The case was quietly limping along until an article in the New York Times quoted an email exchange between a former Landmarks commissioner Meredith Kane and Landmarks staff. Kane is now legal counsel for Vornado. At a September 30 hearing, Maria T. Vullo, Vornado’s rep, alluded to the press coverage. “They can’t win this case so they’re off into other realms,” she said. For her part, Justice Billings said that there was nothing out of the ordinary in the former commissioner lobbying on behalf of her current client. “Her clients were very smart in retaining her because of her experience with the commission,” said Billings.

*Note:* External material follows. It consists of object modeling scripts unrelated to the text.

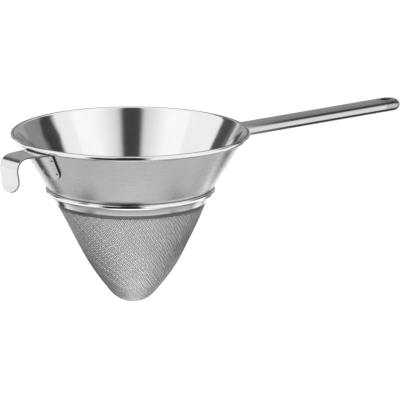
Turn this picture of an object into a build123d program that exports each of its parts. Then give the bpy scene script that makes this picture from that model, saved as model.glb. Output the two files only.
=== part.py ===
from build123d import *
import math
import os

# A conical bouillon strainer, all in stainless steel: a spun funnel with a wired rim, a bag of fine
# wire cloth crimped under it, a straight oval-tube handle and a bent sheet hook opposite the handle.
# The origin is the centre of the rim, Z points up and the handle runs along +X. All in millimetres.

# Funnel and rim
rim_diameter = 200.0
rim_wire_diameter = 2.8
rim_roll_sweep = 270.0
funnel_sheet = 0.7
funnel_half_angle = 31.2
funnel_tail_lap = 3.0

# Clamping ring
ring_sheet = 0.6
ring_bead_diameter = 4.2
ring_bead_rise = 1.6
ring_bead_stand_off = 1.2
skirt_drop = 6.3

# Bag of wire cloth
cloth_thickness = 0.3
cloth_edge_rise = 2.4
bag_break_depth = 49.0
bag_flank_angle = 25.7
bag_flank_drop = 45.0
bag_belly_radius = 185.0
bag_tip_radius = 24.5

# Handle
handle_width = 21.0
handle_height = 9.6
handle_wall = 1.0
handle_drop = 12.8
handle_length = 193.0
hanging_hole_diameter = 9.6
hanging_hole_inset = 13.0
hanging_hole_margin = 2.5
spigot_length = 6.0
weld_leg = 2.4
weld_chamfer = 1.5

# Hook
hook_sheet = 1.5
hook_root_bend_radius = 2.2
hook_overhang = 27.0
hook_bend_radius = 10.0
hook_bend_sweep = 102.0
hook_shank_length = 4.0
hook_curl_radius = 20.0
hook_curl_sweep = 32.0
hook_tip_length = 2.0
hook_root_width = 31.0
hook_leg_width = 23.5
hook_end_radius = 10.0
foot_depth = 27.0
foot_end_width = 21.0
foot_end_radius = 8.0
foot_sector = 60.0
spot_diameter = 1.5
spot_depth = 0.5
spot_inset = 2.7
spot_depths = [8.2, 20.9]

# Clearance left between pieces that are rolled, crimped or welded together, and a cutter's overrun
fit_gap = 0.03
overrun = 5.0

# Turn of each flat that stands for a round: on small beads, inside them, on the bag's belly and tip
bead_turn = 30.0
hidden_turn = 45.0
belly_turn = 6.0
tip_turn = 12.0

# Directions in the half section, which has the radius outward and Z upward
funnel_run = -90.0 - funnel_half_angle
funnel_back = 180.0 - funnel_half_angle
flank_run = -90.0 - bag_flank_angle
flank_back = 180.0 - bag_flank_angle
funnel_cos = math.cos(math.radians(funnel_half_angle))
flank_cos = math.cos(math.radians(bag_flank_angle))

# Depths under the rim that follow the bag's break
funnel_tail_depth = bag_break_depth + funnel_tail_lap
ring_bead_depth = bag_break_depth - ring_bead_rise
cloth_edge_depth = bag_break_depth - cloth_edge_rise

# The rolled rim, from the wire outward
rim_roll_inner = rim_wire_diameter / 2 + fit_gap
rim_roll_outer = rim_roll_inner + funnel_sheet
roll_centre = Vector(rim_diameter / 2 - rim_roll_outer, 0)


def heading(angle, length):
    """The vector of a given length at an angle in the half section."""
    return Vector(length * math.cos(math.radians(angle)), length * math.sin(math.radians(angle)))


def funnel_point(depth, stand_off):
    """The point of the half section at a depth under the rim and a distance outside the funnel."""
    axis_side = roll_centre.X - (rim_roll_inner - stand_off) / funnel_cos
    return Vector(axis_side - depth * math.tan(math.radians(funnel_half_angle)), -depth)


def turned(face, sweep=360.0):
    """Turns a face of the half section about the strainer's axis."""
    return revolve(Plane.XZ * face, Axis.Z, sweep)


def rounding(centre, radius, start, sweep, turn):
    """Points along an arc of the half section, one for about every turn of its sweep."""
    count = round(abs(sweep) / turn)
    return [centre + heading(start + sweep * i / count, radius) for i in range(count + 1)]


def outline(points):
    """The face inside a closed run of points."""
    return make_face(Polyline(*points, close=True))


def strip(one, other):
    """The face between two runs of points that lie side by side."""
    return outline(one + other[::-1])


def bent_sheet(one, other):
    """The face between two smooth lines that run side by side, closed by straight ends."""
    return make_face([one, Line(one @ 1, other @ 1), other, Line(one @ 0, other @ 0)])


def inner_region(points):
    """The face between the strainer's axis and a run of points from top to bottom."""
    return outline([Vector(0, points[0].Y), *points, Vector(0, points[-1].Y)])


def funnel():
    """The spun cone. Its upper edge is rolled outward round the rim wire, its tail hangs in the bag."""

    def surface(radius, turn):
        roll = rounding(roll_centre, radius, funnel_back, -rim_roll_sweep, turn)
        length = (roll[0].Y + funnel_tail_depth) / funnel_cos
        return [roll[0] + heading(funnel_run, length), *roll]

    return turned(strip(surface(rim_roll_inner, hidden_turn), surface(rim_roll_outer, bead_turn)))


def rim_wire():
    """The wire that stiffens the rolled rim. The roll hides it, so its round is drawn in flats."""
    points = rounding(roll_centre, rim_wire_diameter / 2, funnel_back, -360.0, hidden_turn)
    return turned(outline(points[1:]))


# The bag's outer face leaves the funnel's slope at this corner
cloth_stand_off = fit_gap + cloth_thickness
bag_corner = funnel_point(bag_break_depth, cloth_stand_off)
corner_turn = funnel_half_angle - bag_flank_angle
corner_face = -(funnel_half_angle + bag_flank_angle) / 2
corner_stretch = 1 / math.cos(math.radians(corner_turn / 2))


def beside_corner(distance):
    """The bag's corner, moved outward so that both of its lines move by the distance."""
    return bag_corner + heading(corner_face, distance * corner_stretch)


def mesh_bag():
    """The bag of wire cloth: an edge laid on the funnel, a straight flank, a full belly, a round tip."""
    shoulder = bag_corner + heading(flank_run, bag_flank_drop / flank_cos)
    belly_centre = shoulder + heading(flank_back, bag_belly_radius)
    centre_distance = bag_belly_radius - bag_tip_radius
    tip_centre = Vector(0, belly_centre.Y - math.sqrt(centre_distance**2 - belly_centre.X**2))
    tip_start = -math.degrees(math.acos(-belly_centre.X / centre_distance))
    belly_sweep = tip_start + bag_flank_angle

    def surface(inset):
        edge = funnel_point(cloth_edge_depth, cloth_stand_off - inset)
        belly = rounding(belly_centre, bag_belly_radius - inset, -bag_flank_angle, belly_sweep, belly_turn)
        tip = rounding(tip_centre, bag_tip_radius - inset, tip_start, -90.0 - tip_start, tip_turn)
        return [edge, beside_corner(-inset), *belly, *tip[1:]]

    return turned(strip(surface(0), surface(cloth_thickness)))


def clamp_ring():
    """The ring crimped over the bag's edge: a half-round bead and a tapered skirt down the bag."""
    bead_radius = ring_bead_diameter / 2
    bead_centre = funnel_point(ring_bead_depth, ring_bead_stand_off)
    bead_outside = rounding(bead_centre, bead_radius, funnel_back, 360.0, bead_turn)
    bead_inside = rounding(bead_centre, bead_radius - ring_sheet, funnel_back, 360.0, hidden_turn)
    bead = outline(bead_outside[1:]) - outline(bead_inside[1:])
    neck_depth = ring_bead_stand_off - cloth_stand_off - fit_gap - ring_sheet / 2
    neck_run = math.sqrt((bead_radius - ring_sheet / 2) ** 2 - neck_depth**2)
    skirt_length = skirt_drop / flank_cos

    def skirt_line(stand_off):
        neck = bead_centre + heading(funnel_back, ring_bead_stand_off - cloth_stand_off - stand_off)
        corner = beside_corner(stand_off)
        return [neck + heading(funnel_run, neck_run), corner, corner + heading(flank_run, skirt_length)]

    skirt = strip(skirt_line(fit_gap), skirt_line(fit_gap + ring_sheet))
    clearance = [
        funnel_point(0, fit_gap),
        funnel_point(cloth_edge_depth - fit_gap, fit_gap),
        funnel_point(cloth_edge_depth - fit_gap, cloth_stand_off + fit_gap),
        *skirt_line(fit_gap)[1:],
    ]
    return turned(bead + skirt - inner_region(clearance))


# The tube ends before the hanging hole, the end plug carries the hole and rounds the handle off
handle_reach = rim_diameter / 2 + handle_length
hanging_hole_place = handle_reach - hanging_hole_inset
handle_joint = hanging_hole_place - hanging_hole_diameter / 2 - hanging_hole_margin
round_end_place = handle_reach - handle_width / 2


def oval(inset):
    """The handle's flat-oval section, drawn inside its outer face by an inset."""
    return SlotOverall(handle_width - 2 * inset, handle_height - 2 * inset)


def handle_bar(inset, start, end):
    """A straight oval bar between two distances from the strainer's axis."""
    return Pos(start, 0, -handle_drop) * extrude(Plane.YZ * oval(inset), end - start)


def funnel_block(stand_off):
    """A solid cone that fills the funnel out to a distance outside its wall."""
    return turned(inner_region([funnel_point(0, stand_off), funnel_point(funnel_tail_depth, stand_off)]))


def handle_tube():
    """The oval tube. Its root is cut to the funnel's wall."""
    tube = handle_bar(0, 0, handle_joint) - handle_bar(handle_wall, 0, handle_joint)
    return tube - funnel_block(fit_gap)


def handle_end_cap():
    """The solid end plug: a spigot in the tube, the hanging hole and a rounded end, ground flush."""
    body = handle_bar(0, handle_joint, round_end_place)
    round_end = Pos(round_end_place, 0, -handle_drop) * turned(split(oval(0), Plane.YZ))
    body += split(round_end, Plane.YZ.offset(round_end_place))
    body += handle_bar(handle_wall + fit_gap, handle_joint - spigot_length, handle_joint)
    return body - Pos(hanging_hole_place, 0, -handle_drop) * Cylinder(hanging_hole_diameter / 2, handle_width)


def handle_weld():
    """The fillet of weld that runs round the tube's root on the funnel's wall."""
    collar = handle_bar(-weld_leg, 0, handle_joint)
    bead = collar & (funnel_block(fit_gap + weld_leg) - funnel_block(fit_gap))
    front = bead.faces().filter_by(GeomType.CONE).sort_by(Axis.X)[-1]
    return chamfer(front.edges(), weld_chamfer) - handle_bar(-fit_gap, 0, handle_joint)


def support_hook():
    """The bent sheet hook: a foot spot-welded to the cone, a flat under the rim and a leg that hangs."""
    half_sheet = hook_sheet / 2
    flat_height = -(rim_roll_outer + fit_gap + half_sheet)
    flat_top = flat_height + half_sheet
    bend_height = flat_height - hook_root_bend_radius
    bend_centre = funnel_point(-bend_height, fit_gap + half_sheet + hook_root_bend_radius)
    hook_reach = rim_diameter / 2 + hook_overhang
    bend_start = hook_reach - hook_bend_radius

    def root_line(offset):
        bend = CenterArc(bend_centre, hook_root_bend_radius + offset, 90.0, funnel_back - 90.0)
        flat = Line(Vector(rim_diameter / 2, flat_height + offset), bend @ 0)
        foot = Line(bend @ 1, bend @ 1 + heading(funnel_run, (foot_depth + (bend @ 1).Y) / funnel_cos))
        return Wire([flat, bend, foot])

    def leg_line(offset):
        flat = Line(Vector(roll_centre.X, flat_height + offset), Vector(bend_start, flat_height + offset))
        bend = JernArc(flat @ 1, flat % 1, hook_bend_radius + offset, -hook_bend_sweep)
        shank = Line(bend @ 1, bend @ 1 + bend % 1 * hook_shank_length)
        curl = JernArc(shank @ 1, shank % 1, hook_curl_radius - offset, hook_curl_sweep)
        tip = Line(curl @ 1, curl @ 1 + curl % 1 * hook_tip_length)
        return Wire([flat, bend, shank, curl, tip])

    # The foot and the flat's root follow the cone, cut to a tapered tongue with a rounded end
    root_sheet = turned(bent_sheet(root_line(-half_sheet), root_line(half_sheet)), foot_sector)
    tongue_corners = [
        (-foot_end_width / 2, -foot_depth),
        (foot_end_width / 2, -foot_depth),
        (hook_root_width / 2, flat_top),
        (-hook_root_width / 2, flat_top),
    ]
    tongue = make_face(Polyline(*tongue_corners, close=True))
    tongue = fillet(tongue.vertices().group_by(Axis.Y)[0], foot_end_radius)
    root = Rot(0, 0, -foot_sector / 2) * root_sheet & extrude(Plane.YZ * tongue, hook_reach)

    # The flat narrows to the leg in plan, and the leg's end is rounded in front view
    leg_sheet = bent_sheet(leg_line(-half_sheet), leg_line(half_sheet))
    leg_end = (leg_line(0) @ 1).Y
    plan_corners = [
        (roll_centre.X, -hook_root_width / 2),
        (bend_start, -hook_leg_width / 2),
        (hook_reach + overrun, -hook_leg_width / 2),
        (hook_reach + overrun, hook_leg_width / 2),
        (bend_start, hook_leg_width / 2),
        (roll_centre.X, hook_root_width / 2),
    ]
    plan = make_face(Polyline(*plan_corners, close=True))
    front = Pos(0, leg_end / 2) * Rectangle(hook_leg_width, -leg_end)
    front = fillet(front.vertices().group_by(Axis.Y)[0], hook_end_radius)
    front += Pos(0, bend_height / 2) * Rectangle(hook_root_width, -bend_height)
    leg = extrude(Plane.XZ * leg_sheet, hook_root_width, both=True)
    leg &= Pos(0, 0, leg_end) * extrude(plan, -leg_end)
    leg &= extrude(Plane.YZ * front, hook_reach + overrun)

    # Spot welds leave small dimples near the foot's edges
    hook = root + leg
    inward = heading(funnel_back, 1)
    dimple = Pos(0, 0, spot_depth / 2) * Cone(spot_diameter / 2, 0, spot_depth)
    for depth in spot_depths:
        share = (depth + flat_top) / (foot_depth + flat_top)
        half_width = (hook_root_width + (foot_end_width - hook_root_width) * share) / 2
        place = funnel_point(depth, fit_gap + hook_sheet)
        turn = math.degrees(math.asin((half_width - spot_inset) / place.X))
        spot = Plane((place.X, 0, place.Y), z_dir=(inward.X, 0, inward.Y)) * dimple
        hook -= Rot(0, 0, turn) * spot
        hook -= Rot(0, 0, -turn) * spot
    return Rot(0, 0, 180) * hook


os.makedirs("parts", exist_ok=True)
makers = [
    funnel,
    rim_wire,
    clamp_ring,
    mesh_bag,
    handle_tube,
    handle_end_cap,
    handle_weld,
    support_hook,
]
for maker in makers:
    export_step(maker(), f"parts/{maker.__name__}.step")
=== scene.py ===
import math

import bmesh
import bpy
from mathutils import Matrix, Vector, noise


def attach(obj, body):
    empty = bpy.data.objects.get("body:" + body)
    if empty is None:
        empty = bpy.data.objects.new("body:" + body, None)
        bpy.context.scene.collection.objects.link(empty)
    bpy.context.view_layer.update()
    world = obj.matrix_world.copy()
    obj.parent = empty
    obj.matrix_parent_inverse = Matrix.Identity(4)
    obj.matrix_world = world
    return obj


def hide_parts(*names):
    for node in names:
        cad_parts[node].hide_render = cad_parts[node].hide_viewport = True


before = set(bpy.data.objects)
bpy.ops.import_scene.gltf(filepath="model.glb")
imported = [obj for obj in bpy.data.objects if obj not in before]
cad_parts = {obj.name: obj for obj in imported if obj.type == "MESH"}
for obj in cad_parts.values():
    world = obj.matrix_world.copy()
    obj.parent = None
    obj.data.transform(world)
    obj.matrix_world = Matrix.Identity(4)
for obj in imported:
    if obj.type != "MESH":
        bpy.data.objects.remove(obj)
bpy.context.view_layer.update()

# Camera. A long lens five metres away and a little above the rim, turned so that the handle runs
# off to the right and away from it.
MM = 0.001
camera_distance = 5.0
camera_lens = 538.5
camera_turn = math.radians(-38.9)
camera_rise = math.radians(12.98)
camera_roll = math.radians(0.02)
camera_target = Vector((45.03, -36.52, -56.76)) * MM


def away(turn, rise):
    """The direction out of the strainer at an angle from the front and a rise above level."""
    return Vector((math.sin(turn) * math.cos(rise), -math.cos(turn) * math.cos(rise), math.sin(rise)))


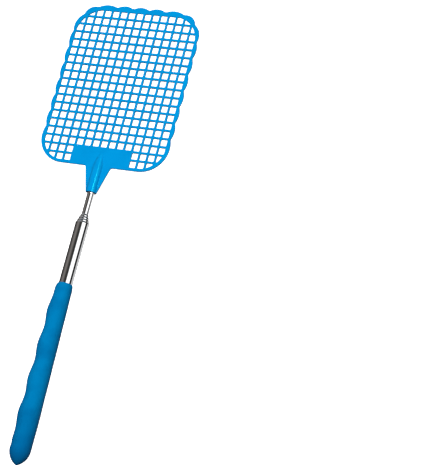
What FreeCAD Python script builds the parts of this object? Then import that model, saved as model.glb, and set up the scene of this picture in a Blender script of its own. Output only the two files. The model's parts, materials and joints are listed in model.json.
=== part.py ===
import FreeCAD, Part
import math
import os

# Telescopic fly swatter: a moulded grid head on the thinnest of five nested steel tubes, and a soft grip
# on the widest. It lies flat and is closed up.
# Frame: +Y runs up the handle to the head, +Z out of the front striking face, +X across the head, and
# the grip's finger bumps face -X. The origin is under the middle of the closed length, at the level of
# the surface that the grip lies on.
# All lengths are in millimetres. Places along the handle count from the end of the grip.

overall_length = 350.0

# Tubes, numbered 0 (outer) to 4 (the rod that carries the head)
section_count = 5
outer_tube_radius = 5.0
radius_step = 0.625
tube_wall = 0.4
outer_tube_length = 161.8
outer_mouth_at = 179.6
rim_step = 1.95

# Rolled mouth of each tube: a curved shoulder outside, a thin lip inside
shoulder_height = 1.1
shoulder_depth = 0.5
lip_height = 0.4
lip_slope = 0.2

# Running clearances, all radial
lip_clearance = 0.06
foot_clearance = 0.06
shoe_clearance = 0.05
pivot_clearance = 0.05

# Swaged seat at the lower end of each inner tube, with its foot ring and its two friction shoes
seat_depth = 0.25
seat_cone = 0.7
seat_cone_lead = 0.1
foot_height = 3.0
foot_chamfer = 0.3
shoe_length = 8.0
shoe_thickness = 0.12
shoe_seat_gap = 0.02
shoe_angle = 170.0
shoe_end_gap = 0.2
seat_length = foot_height + shoe_length + 2 * shoe_end_gap
stage_gap = 0.3

# Pivot stud that ends the rod and lets it turn in its foot ring
stud_radius = 1.6
stud_head_radius = 2.3
stud_head_height = 1.0
stud_shank_depth = 7.5
stud_play = 0.1

# End plug in the outer tube
plug_shank = 5.0
plug_flange = 1.5
plug_tail = 6.0
plug_tail_radius = 3.5
plug_tail_end_radius = 2.6

# Grip. Its straight side, +X, narrows more to the mouth than its finger side, -X.
grip_length = 132.5
grip_dome = 11.7
grip_tip_radius = 1.0
grip_taper_from = 29.0
straight_radius = 8.1
straight_taper = 0.0225
finger_radius = 7.52
finger_taper = 0.003
bump_pitch = 25.1
bump_height = 0.64
bump_count = 4
lowest_bump_at = 36.8
grip_lip_length = 3.5
grip_lip_radius = 5.15
grip_lip_power = 1.33
grip_steps = 24
grip_lip_steps = 4

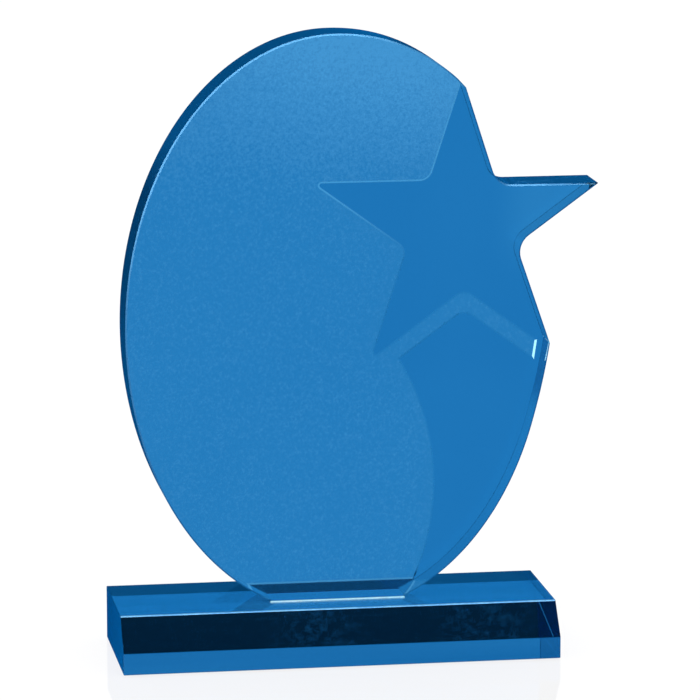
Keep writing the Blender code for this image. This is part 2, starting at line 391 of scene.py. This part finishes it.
def carved_outline(end_margin):
    """The sand-carved field: round the outside of the oval, then along the star, chevron and swoosh.

    It comes with the number of the side that ends the chevron.
    """
    top, right, low_right, low_left, left = [star_tip(CLEAR_CENTRE, CLEAR_RADIUS, tip) for tip in range(5)]
    low_notch, left_notch, upper_notch = [star_notch(CLEAR_CENTRE, CLEAR_RADIUS, tip) for tip in (2, 3, 4)]
    outer_left = PLATE_LOW.x - CARVE_MARGIN
    outer_top = PLATE_HIGH.z + CARVE_MARGIN
    points = [Vector((outer_left, CARVE_FOOT_Z)), Vector((outer_left, outer_top)),
              Vector((top.x, outer_top)), top]
    points += rounded(top, upper_notch, left, CLEAR_NOTCH_RADIUS, NOTCH_STEPS)
    points += rounded(upper_notch, left, left_notch, CLEAR_TIP_RADIUS, TIP_STEPS)
    points += rounded(left, left_notch, low_left, CLEAR_NOTCH_RADIUS, NOTCH_STEPS)
    points += rounded(left_notch, low_left, low_notch, CLEAR_TIP_RADIUS, TIP_STEPS)
    points += rounded(low_left, low_notch, low_right, CLEAR_NOTCH_RADIUS, NOTCH_STEPS)

    fall_left = (low_left - right).normalized()
    fall_right = (low_right - left).normalized()
    shift_left = Vector((-fall_left.y, fall_left.x)) * CHEVRON_WIDTH
    shift_right = Vector((fall_right.y, -fall_right.x)) * CHEVRON_WIDTH
    lower_peak = crossing(right + shift_left, low_left + shift_left,
                          left + shift_right, low_right + shift_right)
    end_top = STAR_TOE - Vector((end_margin, 0))
    end_low = end_top + toe_control() - STAR_TOE
    chevron_end = len(points)
    points.append(crossing(low_notch, low_notch + fall_right, end_top, end_low))
    points.append(crossing(lower_peak, lower_peak + fall_right, end_top, end_low))
    swoosh_top = swoosh_start(lower_peak, fall_left)
    points += rounded(points[-1], lower_peak, swoosh_top, CLEAR_NOTCH_RADIUS, NOTCH_STEPS)
    for step in range(SWOOSH_STEPS + 1):
        height = swoosh_top.y + (CARVE_FOOT_Z - swoosh_top.y) * step / SWOOSH_STEPS
        points.append(swoosh_point(height))
    return points, chevron_end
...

In allowing that the professor had a legal leg to stand on, Justice Billings cited Save the Pine Bush v. Common Council City of Albany. The judge wrote that though that case addresses the protection of a natural resource under the State Environmental Quality Review Act (SEQRA), landmark preservation is “closely analogous.” She added that Allison’s “desire to use or observe, even for purely aesthetic purposes, is undeniably a cognizable interest” for purposes of legal standing.

Michael Gruen, the attorney representing CECPP said that he wasn’t sure if Pine Bush had ever before been applied to an urban landmark building. “There’s absolutely no reason why it would not apply on a broad basis, especially on land uses issues,” he said. “SEQRA specifically talks of landmarks, and other cultural aspects have to be considered. There you have a legislative action that considers historic preservation to be part and parcel of environmental preservation.” The city and Vornado are contesting this definition of legal standing at the appellate level. “It is our position that none of the petitioners have standing, and that case doesn’t apply to the specifics of this case,” said the city’s counsel, Virginia Waters. Meanwhile, construction work continues unabated because CECPP was unable to produce a required $370,000 bond to stop it. With the exception of the safe door, all of the original interiors are already gone.